In the depths of the sea there is always stillness. Even when storms are churning up waves on the surface and chaos reigns, the depths of the sea remain quiet and peaceful.  Eventually, when the wind and waves cease (which they always do), the stillness in the depths remains unchanged.  The still point in us, the image of God, is like the depths of the sea. 

Here is another.

The deep, blue sky is always still and serene even when thunderheads gather and lightening and thunder crash.  Even hurricanes have no power to change the sky.  Storms come and go leaving no lasting impression on the deep, blue sky. Eventually, storms pass, but the serenity of the sky remains unchanged.

We are not the waves and the wind, we are the ocean's depths.  We are not the clouds, white and fluffy or dark and threatening, we are the deep, blue sky.  That is who we are.  There is stillness in us, a place of calm and quiet.  Joseph Campbell wrote, “Find the immovable center and you can survive anything.”  The spiritual life is about finding that center and learning to remain there.  It is nothing less than the kingdom of heaven.  This is what Mary of Egypt discovered.  When the storm of her lust subsided, she became still and serene like the depths of the sea and the deep, blue sky.  How else could she have survived all those years in the desert?

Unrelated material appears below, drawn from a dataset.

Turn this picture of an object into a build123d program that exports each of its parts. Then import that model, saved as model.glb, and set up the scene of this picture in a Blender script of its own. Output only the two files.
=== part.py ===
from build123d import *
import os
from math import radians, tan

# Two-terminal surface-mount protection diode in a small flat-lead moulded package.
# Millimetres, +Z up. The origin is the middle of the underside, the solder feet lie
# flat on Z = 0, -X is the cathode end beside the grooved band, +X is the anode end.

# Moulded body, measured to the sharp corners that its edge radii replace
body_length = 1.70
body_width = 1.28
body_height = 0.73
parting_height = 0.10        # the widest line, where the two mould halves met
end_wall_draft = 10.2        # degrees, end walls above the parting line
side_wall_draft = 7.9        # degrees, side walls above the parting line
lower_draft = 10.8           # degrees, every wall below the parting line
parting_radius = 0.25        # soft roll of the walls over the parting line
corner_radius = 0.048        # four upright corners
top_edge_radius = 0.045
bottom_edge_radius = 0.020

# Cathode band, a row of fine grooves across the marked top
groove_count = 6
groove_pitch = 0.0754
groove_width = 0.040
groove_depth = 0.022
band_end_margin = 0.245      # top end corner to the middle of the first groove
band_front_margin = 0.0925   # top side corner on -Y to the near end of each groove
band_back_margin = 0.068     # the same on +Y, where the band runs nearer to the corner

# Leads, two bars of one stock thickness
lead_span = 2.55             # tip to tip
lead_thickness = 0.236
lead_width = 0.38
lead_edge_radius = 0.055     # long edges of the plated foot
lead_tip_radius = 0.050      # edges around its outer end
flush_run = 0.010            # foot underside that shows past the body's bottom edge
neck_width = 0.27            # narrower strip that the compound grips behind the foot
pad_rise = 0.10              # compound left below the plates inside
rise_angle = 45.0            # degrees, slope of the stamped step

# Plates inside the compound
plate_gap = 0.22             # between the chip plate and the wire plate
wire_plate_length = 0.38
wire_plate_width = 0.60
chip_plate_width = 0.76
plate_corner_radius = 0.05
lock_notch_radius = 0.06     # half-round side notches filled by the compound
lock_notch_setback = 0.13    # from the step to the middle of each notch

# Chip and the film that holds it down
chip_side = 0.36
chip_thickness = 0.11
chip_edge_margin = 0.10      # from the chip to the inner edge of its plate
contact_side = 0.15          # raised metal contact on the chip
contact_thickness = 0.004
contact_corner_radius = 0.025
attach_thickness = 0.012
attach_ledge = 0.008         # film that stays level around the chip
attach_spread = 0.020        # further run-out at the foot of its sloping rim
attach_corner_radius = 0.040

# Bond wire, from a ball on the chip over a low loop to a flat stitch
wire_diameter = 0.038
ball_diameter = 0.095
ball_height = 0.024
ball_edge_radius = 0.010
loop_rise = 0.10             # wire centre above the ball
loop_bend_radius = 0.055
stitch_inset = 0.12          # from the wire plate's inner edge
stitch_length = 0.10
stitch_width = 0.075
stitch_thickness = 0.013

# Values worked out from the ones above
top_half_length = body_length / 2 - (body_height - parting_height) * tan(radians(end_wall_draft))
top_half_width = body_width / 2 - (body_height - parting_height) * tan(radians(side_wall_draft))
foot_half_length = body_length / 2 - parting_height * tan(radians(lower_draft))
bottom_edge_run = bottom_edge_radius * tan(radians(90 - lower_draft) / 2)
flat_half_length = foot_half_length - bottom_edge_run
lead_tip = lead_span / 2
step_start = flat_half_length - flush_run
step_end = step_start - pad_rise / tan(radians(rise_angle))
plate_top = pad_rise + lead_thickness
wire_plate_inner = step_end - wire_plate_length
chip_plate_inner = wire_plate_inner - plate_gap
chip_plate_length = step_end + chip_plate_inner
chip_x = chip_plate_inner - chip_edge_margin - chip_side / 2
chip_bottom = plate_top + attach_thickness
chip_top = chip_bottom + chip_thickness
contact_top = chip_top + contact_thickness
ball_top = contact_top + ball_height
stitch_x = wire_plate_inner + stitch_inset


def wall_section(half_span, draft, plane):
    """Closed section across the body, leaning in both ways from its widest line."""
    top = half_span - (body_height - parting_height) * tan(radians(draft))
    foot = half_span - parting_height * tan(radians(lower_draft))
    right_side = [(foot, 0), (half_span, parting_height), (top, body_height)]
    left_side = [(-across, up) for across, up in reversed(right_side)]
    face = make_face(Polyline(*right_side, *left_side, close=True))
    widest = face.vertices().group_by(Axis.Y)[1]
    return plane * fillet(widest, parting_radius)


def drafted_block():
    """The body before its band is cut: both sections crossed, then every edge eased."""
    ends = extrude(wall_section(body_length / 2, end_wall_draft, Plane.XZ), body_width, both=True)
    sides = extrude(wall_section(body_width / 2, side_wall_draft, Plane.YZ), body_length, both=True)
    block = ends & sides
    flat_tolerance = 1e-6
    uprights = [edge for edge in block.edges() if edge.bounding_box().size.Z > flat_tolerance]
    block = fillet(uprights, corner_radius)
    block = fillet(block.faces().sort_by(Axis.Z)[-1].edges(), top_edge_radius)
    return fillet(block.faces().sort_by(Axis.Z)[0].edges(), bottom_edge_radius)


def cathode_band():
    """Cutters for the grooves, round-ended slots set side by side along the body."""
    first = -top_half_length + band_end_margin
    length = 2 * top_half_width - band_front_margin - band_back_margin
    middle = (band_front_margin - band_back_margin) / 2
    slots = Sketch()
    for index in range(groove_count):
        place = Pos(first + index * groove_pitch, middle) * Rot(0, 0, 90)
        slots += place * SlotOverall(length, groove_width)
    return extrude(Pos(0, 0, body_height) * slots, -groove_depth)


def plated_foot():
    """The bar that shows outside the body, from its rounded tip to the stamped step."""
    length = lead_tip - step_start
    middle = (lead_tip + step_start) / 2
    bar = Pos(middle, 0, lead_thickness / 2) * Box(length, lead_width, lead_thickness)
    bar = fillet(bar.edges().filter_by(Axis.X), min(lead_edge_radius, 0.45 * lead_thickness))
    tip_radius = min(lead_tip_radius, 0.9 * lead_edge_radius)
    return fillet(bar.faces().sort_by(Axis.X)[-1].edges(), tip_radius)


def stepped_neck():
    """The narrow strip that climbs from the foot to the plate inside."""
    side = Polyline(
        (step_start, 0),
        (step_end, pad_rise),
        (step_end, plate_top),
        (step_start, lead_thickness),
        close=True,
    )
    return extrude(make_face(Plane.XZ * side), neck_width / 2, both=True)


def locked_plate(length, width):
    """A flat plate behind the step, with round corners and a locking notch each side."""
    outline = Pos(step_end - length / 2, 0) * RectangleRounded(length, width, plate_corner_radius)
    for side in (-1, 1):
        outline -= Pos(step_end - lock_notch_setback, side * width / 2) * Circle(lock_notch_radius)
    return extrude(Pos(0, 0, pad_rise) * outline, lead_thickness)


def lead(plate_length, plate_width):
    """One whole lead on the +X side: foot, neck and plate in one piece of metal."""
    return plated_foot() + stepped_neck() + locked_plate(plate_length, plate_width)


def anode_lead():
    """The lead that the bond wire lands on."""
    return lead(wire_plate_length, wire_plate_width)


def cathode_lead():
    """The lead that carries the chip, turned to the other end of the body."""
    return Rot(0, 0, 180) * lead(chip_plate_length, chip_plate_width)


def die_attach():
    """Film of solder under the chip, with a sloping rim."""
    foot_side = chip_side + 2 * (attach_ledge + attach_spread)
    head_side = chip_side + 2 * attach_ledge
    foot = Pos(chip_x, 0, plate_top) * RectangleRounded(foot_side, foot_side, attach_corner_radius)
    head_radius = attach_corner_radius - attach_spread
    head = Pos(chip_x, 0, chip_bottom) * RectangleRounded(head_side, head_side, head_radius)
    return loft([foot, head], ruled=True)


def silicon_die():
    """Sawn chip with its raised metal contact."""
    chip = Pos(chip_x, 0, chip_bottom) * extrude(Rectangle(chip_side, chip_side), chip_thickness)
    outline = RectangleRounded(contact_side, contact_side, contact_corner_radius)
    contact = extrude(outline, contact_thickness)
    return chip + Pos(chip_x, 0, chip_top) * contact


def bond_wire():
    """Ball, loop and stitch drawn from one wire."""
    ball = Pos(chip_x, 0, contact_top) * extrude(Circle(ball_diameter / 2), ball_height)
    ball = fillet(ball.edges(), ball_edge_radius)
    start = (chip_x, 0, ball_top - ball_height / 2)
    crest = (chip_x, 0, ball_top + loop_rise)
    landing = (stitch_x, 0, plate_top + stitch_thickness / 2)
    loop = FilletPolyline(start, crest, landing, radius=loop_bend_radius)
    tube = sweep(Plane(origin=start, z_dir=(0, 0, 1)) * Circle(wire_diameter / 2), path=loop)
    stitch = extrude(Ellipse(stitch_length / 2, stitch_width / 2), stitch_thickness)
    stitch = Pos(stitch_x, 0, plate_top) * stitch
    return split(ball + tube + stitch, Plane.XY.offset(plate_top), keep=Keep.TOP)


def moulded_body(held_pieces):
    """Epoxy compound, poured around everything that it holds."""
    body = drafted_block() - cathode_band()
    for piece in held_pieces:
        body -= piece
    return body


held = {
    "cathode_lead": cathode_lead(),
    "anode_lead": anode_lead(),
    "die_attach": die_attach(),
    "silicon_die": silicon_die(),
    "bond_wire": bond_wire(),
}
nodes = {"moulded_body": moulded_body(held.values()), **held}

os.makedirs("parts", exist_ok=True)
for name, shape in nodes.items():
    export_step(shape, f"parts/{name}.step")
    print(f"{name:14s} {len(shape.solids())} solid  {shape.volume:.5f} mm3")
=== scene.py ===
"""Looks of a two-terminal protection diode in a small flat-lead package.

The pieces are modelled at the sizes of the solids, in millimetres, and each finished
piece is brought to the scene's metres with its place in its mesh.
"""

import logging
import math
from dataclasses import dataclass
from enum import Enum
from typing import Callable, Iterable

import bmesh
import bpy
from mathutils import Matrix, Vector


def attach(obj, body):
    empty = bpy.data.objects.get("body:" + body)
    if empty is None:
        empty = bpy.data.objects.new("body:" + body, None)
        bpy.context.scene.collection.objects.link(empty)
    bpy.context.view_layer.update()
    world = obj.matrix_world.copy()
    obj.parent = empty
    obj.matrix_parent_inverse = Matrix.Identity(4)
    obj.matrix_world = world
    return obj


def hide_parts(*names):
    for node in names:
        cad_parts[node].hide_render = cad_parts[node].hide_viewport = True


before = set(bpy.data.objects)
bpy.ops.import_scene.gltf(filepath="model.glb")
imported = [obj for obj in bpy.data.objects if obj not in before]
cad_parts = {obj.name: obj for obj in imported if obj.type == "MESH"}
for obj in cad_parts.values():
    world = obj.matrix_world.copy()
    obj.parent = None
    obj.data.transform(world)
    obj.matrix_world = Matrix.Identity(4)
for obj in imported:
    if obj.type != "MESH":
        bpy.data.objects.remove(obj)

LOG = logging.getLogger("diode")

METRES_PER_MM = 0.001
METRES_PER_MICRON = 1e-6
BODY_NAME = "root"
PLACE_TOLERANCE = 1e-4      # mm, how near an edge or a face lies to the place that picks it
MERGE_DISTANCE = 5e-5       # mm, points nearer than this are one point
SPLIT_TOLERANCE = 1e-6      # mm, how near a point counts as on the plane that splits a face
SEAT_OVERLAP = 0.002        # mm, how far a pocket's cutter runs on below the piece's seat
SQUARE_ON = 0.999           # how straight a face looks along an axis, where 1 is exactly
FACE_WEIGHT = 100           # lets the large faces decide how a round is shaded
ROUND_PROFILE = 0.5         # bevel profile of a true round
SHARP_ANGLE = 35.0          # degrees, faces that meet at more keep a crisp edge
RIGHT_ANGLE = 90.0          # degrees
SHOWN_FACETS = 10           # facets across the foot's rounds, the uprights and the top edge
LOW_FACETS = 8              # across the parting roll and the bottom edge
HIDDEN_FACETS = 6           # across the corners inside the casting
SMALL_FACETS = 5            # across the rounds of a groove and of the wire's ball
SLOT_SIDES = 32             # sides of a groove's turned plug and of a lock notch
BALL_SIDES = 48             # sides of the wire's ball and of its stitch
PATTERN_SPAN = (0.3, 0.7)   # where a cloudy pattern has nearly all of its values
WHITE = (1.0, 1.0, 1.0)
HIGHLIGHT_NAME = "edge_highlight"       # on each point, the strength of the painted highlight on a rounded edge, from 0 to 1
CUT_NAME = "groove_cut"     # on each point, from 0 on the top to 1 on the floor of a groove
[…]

Through this divine discovery we become like yeast hidden in a loaf of bread.  The whole world is blessed by our experience of the Grace of God. Leaving behind our dysfunctional ways of life, cleansing our hearts, rewiring our brains, putting on the mind of Christ, our lives begin to mirror nothing less than the Divine Life that already exists within us and the benefits we gain for ourselves reverberate  for everyone else.  We serve the world by serving the Lord and laying down our lives for all.  Fr. Paul Tarrazi wrote that “we are called to do more than love those who hate us, we are called to love those we hate.”  No where are we commanded to rule like autocrats over anyone.  We are called to love and to serve from the center, from the heart.